# MATERIAL
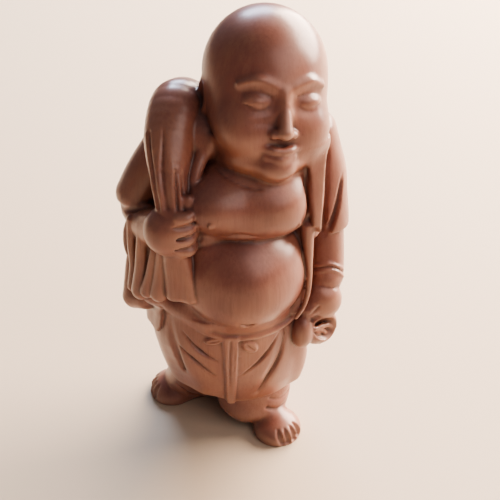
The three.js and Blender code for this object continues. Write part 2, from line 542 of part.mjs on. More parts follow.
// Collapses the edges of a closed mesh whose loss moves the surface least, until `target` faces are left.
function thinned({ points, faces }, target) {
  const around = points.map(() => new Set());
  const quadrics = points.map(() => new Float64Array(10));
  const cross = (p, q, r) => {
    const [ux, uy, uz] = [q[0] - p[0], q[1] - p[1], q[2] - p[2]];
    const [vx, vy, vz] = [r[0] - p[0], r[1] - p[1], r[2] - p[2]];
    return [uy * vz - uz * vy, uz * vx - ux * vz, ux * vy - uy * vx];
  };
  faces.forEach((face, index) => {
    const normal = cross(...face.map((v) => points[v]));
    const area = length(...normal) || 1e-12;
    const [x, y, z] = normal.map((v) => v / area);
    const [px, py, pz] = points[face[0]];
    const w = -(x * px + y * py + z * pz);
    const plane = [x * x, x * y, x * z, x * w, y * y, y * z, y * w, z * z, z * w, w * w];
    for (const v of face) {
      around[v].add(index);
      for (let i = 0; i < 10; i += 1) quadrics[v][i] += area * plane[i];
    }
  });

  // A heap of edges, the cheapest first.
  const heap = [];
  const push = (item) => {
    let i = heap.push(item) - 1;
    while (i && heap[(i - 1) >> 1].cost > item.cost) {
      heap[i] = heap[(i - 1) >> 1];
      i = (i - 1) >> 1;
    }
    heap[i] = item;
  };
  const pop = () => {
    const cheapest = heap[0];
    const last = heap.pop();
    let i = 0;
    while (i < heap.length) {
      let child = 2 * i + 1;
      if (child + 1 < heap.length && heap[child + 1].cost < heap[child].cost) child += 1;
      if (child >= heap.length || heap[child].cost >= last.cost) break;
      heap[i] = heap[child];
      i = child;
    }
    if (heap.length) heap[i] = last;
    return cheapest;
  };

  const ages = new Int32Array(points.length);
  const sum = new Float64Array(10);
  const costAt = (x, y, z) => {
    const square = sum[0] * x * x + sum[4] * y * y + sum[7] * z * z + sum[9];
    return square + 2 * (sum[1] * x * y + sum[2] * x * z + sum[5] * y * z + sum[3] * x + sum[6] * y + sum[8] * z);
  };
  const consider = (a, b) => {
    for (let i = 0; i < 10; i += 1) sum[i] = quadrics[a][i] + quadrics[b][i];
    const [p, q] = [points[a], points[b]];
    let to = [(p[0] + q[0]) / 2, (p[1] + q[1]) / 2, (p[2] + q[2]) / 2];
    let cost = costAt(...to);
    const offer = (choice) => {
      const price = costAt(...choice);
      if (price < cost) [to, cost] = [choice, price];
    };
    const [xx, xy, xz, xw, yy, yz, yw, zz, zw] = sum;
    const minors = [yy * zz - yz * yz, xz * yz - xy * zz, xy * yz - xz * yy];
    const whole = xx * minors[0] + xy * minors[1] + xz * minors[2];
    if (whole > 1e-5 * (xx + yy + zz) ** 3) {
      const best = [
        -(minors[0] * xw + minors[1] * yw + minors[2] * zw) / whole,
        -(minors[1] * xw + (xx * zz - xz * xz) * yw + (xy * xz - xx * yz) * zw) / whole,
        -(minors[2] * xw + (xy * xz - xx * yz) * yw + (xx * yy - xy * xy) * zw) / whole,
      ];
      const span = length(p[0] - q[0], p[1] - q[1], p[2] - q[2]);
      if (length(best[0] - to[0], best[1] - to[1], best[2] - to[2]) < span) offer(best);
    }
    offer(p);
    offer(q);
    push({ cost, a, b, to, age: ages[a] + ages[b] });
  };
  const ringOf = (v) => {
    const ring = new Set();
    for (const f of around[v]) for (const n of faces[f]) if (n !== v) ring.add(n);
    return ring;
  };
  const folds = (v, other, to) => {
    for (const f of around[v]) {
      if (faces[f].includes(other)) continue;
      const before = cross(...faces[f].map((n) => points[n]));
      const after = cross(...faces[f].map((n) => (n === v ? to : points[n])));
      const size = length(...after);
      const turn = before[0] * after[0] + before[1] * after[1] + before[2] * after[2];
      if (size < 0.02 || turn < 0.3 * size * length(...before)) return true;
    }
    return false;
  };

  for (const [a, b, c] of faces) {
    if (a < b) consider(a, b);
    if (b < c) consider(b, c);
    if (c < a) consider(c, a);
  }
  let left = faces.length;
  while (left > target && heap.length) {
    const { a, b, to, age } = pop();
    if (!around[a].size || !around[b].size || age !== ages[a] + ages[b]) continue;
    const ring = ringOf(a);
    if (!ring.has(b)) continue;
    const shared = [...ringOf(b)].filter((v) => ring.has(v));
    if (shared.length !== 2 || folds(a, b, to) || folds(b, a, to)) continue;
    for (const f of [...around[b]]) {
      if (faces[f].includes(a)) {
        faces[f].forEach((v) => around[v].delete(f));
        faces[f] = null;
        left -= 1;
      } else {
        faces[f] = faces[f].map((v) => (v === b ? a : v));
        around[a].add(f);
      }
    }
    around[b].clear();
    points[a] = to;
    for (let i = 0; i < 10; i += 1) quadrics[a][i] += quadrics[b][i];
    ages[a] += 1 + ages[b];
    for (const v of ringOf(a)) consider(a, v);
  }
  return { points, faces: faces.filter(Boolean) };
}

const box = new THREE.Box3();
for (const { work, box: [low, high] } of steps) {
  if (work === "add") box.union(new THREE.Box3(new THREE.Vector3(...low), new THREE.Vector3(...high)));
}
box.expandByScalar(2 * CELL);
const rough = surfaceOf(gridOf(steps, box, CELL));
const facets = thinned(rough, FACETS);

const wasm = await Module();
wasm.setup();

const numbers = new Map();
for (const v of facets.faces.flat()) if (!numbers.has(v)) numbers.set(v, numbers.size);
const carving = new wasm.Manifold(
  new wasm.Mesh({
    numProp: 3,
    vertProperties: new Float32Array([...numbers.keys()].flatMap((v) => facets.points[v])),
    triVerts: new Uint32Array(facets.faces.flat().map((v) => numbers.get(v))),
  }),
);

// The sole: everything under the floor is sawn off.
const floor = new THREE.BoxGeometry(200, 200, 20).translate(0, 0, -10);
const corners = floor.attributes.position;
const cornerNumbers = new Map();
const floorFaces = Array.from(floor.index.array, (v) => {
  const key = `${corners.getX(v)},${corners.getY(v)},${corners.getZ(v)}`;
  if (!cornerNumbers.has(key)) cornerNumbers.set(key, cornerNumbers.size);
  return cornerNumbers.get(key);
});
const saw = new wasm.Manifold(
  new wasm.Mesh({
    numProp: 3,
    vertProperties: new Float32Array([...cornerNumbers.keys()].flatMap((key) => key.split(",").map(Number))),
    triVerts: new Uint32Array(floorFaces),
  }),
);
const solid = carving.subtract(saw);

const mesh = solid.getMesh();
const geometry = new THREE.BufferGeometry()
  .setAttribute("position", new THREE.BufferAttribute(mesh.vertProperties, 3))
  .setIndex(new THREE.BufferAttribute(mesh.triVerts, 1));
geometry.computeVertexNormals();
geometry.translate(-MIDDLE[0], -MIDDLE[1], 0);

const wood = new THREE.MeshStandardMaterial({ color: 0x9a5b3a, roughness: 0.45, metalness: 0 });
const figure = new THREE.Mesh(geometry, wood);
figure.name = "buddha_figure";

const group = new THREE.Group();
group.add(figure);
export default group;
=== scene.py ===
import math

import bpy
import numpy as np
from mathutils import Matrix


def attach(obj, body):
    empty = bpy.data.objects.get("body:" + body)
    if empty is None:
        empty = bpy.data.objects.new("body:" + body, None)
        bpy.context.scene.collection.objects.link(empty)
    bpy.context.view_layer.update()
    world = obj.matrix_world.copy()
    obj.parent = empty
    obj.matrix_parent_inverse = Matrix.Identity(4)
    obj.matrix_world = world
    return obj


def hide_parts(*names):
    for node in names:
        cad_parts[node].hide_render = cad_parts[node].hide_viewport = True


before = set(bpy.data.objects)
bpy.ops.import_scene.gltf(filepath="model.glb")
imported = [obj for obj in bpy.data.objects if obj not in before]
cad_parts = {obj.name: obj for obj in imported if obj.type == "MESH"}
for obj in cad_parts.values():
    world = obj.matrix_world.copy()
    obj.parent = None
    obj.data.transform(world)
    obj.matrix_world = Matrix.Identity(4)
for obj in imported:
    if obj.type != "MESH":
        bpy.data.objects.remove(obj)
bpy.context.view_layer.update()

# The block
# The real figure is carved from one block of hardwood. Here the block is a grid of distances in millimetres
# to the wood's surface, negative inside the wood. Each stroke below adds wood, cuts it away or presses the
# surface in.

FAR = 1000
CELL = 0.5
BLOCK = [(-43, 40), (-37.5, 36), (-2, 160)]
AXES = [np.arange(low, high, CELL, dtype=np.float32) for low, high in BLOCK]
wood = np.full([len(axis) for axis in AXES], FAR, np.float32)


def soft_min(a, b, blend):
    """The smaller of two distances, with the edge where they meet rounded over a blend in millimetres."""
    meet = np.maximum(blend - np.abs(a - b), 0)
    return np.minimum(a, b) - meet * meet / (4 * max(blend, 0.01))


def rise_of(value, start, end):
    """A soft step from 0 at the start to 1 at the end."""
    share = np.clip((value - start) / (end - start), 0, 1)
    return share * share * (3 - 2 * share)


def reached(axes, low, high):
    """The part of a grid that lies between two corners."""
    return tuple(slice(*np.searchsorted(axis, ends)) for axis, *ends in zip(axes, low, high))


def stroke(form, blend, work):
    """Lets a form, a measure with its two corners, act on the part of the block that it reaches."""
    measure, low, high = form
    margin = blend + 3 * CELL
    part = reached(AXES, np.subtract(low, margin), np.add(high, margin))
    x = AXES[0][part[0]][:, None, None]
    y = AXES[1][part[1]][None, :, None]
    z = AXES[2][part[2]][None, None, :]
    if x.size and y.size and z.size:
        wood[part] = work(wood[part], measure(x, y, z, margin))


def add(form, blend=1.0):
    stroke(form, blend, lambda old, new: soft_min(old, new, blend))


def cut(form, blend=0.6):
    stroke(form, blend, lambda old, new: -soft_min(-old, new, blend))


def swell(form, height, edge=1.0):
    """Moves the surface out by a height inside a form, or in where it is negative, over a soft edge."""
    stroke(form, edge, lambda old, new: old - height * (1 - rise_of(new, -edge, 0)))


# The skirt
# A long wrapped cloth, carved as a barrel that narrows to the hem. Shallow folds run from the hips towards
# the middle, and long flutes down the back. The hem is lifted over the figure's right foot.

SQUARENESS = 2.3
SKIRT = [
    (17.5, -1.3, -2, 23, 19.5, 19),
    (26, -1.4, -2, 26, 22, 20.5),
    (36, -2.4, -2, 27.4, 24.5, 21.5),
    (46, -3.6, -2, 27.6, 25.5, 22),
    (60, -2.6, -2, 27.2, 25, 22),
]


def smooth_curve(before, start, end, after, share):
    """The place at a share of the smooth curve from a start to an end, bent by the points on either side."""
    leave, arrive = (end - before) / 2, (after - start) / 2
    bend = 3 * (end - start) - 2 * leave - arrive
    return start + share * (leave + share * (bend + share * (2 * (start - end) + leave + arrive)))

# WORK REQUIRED
Quote exactly the lines running from the line with "const wood = new" through the line with "bpy.data.objects.remove(obj)", both ends included, and nothing more.

# SOLVED EXERCISE
const wood = new THREE.MeshStandardMaterial({ color: 0x9a5b3a, roughness: 0.45, metalness: 0 });
const figure = new THREE.Mesh(geometry, wood);
figure.name = "buddha_figure";

const group = new THREE.Group();
group.add(figure);
export default group;
=== scene.py ===
import math

import bpy
import numpy as np
from mathutils import Matrix


def attach(obj, body):
    empty = bpy.data.objects.get("body:" + body)
    if empty is None:
        empty = bpy.data.objects.new("body:" + body, None)
        bpy.context.scene.collection.objects.link(empty)
    bpy.context.view_layer.update()
    world = obj.matrix_world.copy()
    obj.parent = empty
    obj.matrix_parent_inverse = Matrix.Identity(4)
    obj.matrix_world = world
    return obj


def hide_parts(*names):
    for node in names:
        cad_parts[node].hide_render = cad_parts[node].hide_viewport = True


before = set(bpy.data.objects)
bpy.ops.import_scene.gltf(filepath="model.glb")
imported = [obj for obj in bpy.data.objects if obj not in before]
cad_parts = {obj.name: obj for obj in imported if obj.type == "MESH"}
for obj in cad_parts.values():
    world = obj.matrix_world.copy()
    obj.parent = None
    obj.data.transform(world)
    obj.matrix_world = Matrix.Identity(4)
for obj in imported:
    if obj.type != "MESH":
        bpy.data.objects.remove(obj)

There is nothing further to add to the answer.